Exercise instructions |
Would you print the material exactly, starting at its first line and ending at the line holding "columns=SMALL_FACETS, closed=False)"?

Provided data |
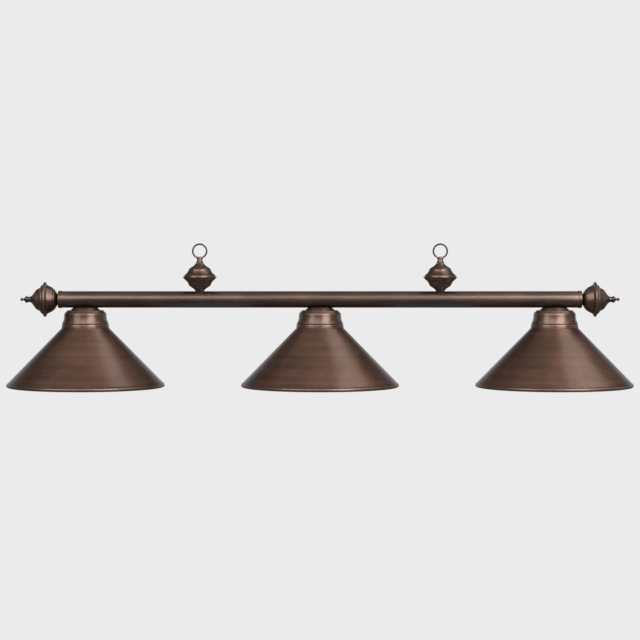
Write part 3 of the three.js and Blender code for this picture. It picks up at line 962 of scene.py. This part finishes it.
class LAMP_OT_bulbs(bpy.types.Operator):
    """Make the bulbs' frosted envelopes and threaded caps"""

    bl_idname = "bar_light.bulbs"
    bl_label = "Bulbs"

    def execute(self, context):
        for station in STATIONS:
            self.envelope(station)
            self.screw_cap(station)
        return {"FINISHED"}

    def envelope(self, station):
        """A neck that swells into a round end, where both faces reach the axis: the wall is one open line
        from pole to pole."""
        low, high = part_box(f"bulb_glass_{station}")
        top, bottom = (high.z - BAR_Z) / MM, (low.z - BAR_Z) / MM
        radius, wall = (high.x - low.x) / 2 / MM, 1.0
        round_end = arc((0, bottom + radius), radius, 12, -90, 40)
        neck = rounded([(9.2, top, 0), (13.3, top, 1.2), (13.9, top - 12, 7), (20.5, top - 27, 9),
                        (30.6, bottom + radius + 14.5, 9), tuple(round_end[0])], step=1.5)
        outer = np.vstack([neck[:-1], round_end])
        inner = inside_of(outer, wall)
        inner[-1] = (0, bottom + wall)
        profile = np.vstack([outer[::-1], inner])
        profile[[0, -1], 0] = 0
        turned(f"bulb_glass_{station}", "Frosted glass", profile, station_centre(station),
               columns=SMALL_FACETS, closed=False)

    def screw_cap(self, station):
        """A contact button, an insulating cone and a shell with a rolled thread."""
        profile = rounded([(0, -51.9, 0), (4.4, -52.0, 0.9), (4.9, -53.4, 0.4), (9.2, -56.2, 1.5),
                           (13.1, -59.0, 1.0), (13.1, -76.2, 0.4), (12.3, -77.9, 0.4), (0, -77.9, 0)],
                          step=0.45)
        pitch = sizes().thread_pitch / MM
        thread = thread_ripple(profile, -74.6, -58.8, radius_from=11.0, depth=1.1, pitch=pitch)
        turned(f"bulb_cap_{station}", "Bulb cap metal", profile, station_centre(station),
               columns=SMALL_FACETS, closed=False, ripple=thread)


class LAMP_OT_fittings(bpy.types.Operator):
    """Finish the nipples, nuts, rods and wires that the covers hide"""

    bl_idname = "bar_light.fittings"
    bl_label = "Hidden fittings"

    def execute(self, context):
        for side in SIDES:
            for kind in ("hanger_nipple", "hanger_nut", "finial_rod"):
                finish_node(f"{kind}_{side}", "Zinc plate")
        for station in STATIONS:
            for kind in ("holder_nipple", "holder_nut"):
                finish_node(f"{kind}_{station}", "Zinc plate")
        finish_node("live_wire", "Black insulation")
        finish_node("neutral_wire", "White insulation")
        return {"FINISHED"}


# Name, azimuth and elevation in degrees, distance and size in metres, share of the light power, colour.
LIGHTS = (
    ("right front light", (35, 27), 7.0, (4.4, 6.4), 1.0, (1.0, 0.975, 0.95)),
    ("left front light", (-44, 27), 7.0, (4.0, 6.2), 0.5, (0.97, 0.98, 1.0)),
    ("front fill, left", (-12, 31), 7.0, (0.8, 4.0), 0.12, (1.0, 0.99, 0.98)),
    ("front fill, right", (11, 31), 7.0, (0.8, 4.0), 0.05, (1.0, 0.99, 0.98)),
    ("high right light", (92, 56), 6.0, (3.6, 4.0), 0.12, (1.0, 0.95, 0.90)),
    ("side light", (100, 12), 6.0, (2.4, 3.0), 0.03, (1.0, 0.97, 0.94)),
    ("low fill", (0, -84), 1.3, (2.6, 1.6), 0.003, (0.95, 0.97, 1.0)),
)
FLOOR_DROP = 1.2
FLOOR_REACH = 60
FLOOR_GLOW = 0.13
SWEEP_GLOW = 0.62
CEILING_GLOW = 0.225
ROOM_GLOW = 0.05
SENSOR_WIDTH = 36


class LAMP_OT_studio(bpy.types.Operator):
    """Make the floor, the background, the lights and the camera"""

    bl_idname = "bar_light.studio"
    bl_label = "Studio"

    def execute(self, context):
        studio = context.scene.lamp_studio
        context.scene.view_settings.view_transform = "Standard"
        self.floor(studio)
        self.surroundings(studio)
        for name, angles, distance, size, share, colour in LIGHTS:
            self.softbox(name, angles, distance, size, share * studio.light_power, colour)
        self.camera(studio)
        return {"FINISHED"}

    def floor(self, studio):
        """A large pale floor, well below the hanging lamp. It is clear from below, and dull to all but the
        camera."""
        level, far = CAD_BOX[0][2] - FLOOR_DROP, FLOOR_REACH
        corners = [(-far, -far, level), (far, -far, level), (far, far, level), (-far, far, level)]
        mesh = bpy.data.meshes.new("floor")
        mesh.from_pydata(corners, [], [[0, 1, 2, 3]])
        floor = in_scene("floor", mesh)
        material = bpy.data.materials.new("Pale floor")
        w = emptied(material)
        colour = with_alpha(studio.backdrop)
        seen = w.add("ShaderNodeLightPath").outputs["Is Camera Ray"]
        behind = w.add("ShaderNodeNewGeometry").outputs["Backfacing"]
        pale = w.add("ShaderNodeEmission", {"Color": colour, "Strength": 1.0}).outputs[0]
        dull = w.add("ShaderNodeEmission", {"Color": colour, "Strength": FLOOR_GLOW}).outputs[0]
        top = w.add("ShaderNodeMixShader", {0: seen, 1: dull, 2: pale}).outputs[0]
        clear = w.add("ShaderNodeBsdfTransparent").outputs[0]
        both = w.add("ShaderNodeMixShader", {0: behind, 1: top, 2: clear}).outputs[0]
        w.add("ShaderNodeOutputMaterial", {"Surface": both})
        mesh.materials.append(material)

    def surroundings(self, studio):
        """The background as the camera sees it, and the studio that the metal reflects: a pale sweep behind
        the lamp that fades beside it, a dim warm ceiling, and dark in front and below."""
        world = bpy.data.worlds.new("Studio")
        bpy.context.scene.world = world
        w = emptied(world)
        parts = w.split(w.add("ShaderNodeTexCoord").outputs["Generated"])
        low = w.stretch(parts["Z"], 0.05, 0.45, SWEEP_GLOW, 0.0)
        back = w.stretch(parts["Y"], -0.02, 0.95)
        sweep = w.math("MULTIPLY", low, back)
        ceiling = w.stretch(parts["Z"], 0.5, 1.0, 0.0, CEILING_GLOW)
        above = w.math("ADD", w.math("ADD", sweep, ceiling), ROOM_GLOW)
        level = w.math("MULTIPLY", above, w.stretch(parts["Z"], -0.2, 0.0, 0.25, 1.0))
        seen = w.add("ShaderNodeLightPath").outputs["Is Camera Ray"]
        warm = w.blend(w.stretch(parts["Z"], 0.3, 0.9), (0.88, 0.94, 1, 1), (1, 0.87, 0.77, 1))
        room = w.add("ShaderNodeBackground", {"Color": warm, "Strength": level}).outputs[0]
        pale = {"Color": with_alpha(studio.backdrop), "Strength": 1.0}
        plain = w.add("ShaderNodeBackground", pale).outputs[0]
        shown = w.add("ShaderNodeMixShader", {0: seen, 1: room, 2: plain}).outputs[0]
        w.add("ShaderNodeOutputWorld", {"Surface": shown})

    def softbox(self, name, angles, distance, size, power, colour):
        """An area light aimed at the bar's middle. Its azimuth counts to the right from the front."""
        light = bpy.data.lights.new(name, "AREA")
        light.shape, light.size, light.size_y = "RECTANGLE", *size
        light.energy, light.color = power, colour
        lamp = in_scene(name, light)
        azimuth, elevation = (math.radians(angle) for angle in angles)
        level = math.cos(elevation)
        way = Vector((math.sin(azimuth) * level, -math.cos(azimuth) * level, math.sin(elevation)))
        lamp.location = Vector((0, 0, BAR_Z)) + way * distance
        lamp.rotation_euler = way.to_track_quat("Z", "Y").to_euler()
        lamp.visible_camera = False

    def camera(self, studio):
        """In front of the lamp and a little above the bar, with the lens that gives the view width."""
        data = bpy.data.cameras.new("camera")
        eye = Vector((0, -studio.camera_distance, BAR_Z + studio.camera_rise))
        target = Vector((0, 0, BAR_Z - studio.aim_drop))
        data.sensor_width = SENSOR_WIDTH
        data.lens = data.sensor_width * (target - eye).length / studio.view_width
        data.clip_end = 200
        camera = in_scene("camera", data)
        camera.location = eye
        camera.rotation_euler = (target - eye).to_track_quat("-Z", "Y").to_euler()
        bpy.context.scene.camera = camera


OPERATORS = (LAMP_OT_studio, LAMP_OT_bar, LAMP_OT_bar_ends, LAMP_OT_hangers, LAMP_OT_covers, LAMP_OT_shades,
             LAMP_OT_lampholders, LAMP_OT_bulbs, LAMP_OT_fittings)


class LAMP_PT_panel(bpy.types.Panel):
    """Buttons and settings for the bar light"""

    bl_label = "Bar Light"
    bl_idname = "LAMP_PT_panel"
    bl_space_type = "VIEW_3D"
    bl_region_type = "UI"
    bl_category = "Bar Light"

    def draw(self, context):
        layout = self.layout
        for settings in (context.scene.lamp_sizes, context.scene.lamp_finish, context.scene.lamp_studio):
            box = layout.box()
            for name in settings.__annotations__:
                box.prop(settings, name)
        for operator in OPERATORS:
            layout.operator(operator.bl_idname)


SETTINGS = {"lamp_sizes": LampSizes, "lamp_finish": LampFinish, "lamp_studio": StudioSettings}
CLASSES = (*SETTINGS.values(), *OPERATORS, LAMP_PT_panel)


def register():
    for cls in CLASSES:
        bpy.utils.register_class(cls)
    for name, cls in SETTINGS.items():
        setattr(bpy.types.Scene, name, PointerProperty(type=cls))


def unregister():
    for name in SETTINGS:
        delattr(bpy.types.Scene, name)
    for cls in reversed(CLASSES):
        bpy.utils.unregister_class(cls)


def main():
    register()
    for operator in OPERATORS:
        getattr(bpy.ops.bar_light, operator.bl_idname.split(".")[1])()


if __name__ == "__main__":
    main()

Solution below |
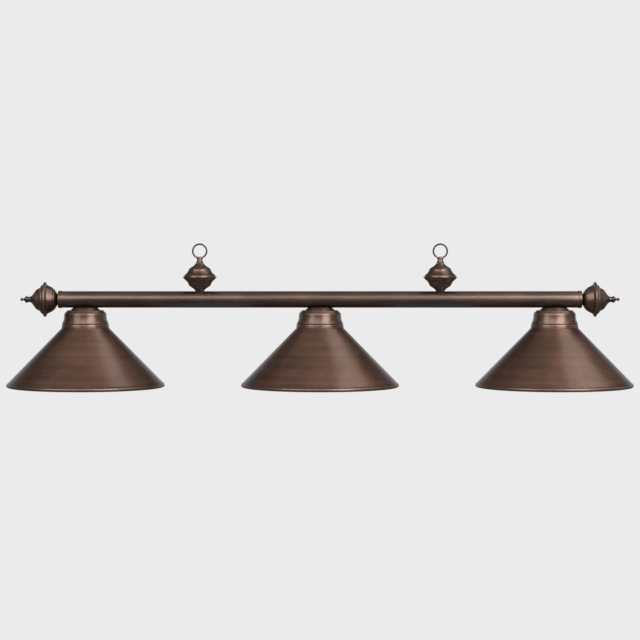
Write part 3 of the three.js and Blender code for this picture. It picks up at line 962 of scene.py. This part finishes it.
class LAMP_OT_bulbs(bpy.types.Operator):
    """Make the bulbs' frosted envelopes and threaded caps"""

    bl_idname = "bar_light.bulbs"
    bl_label = "Bulbs"

    def execute(self, context):
        for station in STATIONS:
            self.envelope(station)
            self.screw_cap(station)
        return {"FINISHED"}

    def envelope(self, station):
        """A neck that swells into a round end, where both faces reach the axis: the wall is one open line
        from pole to pole."""
        low, high = part_box(f"bulb_glass_{station}")
        top, bottom = (high.z - BAR_Z) / MM, (low.z - BAR_Z) / MM
        radius, wall = (high.x - low.x) / 2 / MM, 1.0
        round_end = arc((0, bottom + radius), radius, 12, -90, 40)
        neck = rounded([(9.2, top, 0), (13.3, top, 1.2), (13.9, top - 12, 7), (20.5, top - 27, 9),
                        (30.6, bottom + radius + 14.5, 9), tuple(round_end[0])], step=1.5)
        outer = np.vstack([neck[:-1], round_end])
        inner = inside_of(outer, wall)
        inner[-1] = (0, bottom + wall)
        profile = np.vstack([outer[::-1], inner])
        profile[[0, -1], 0] = 0
        turned(f"bulb_glass_{station}", "Frosted glass", profile, station_centre(station),
               columns=SMALL_FACETS, closed=False)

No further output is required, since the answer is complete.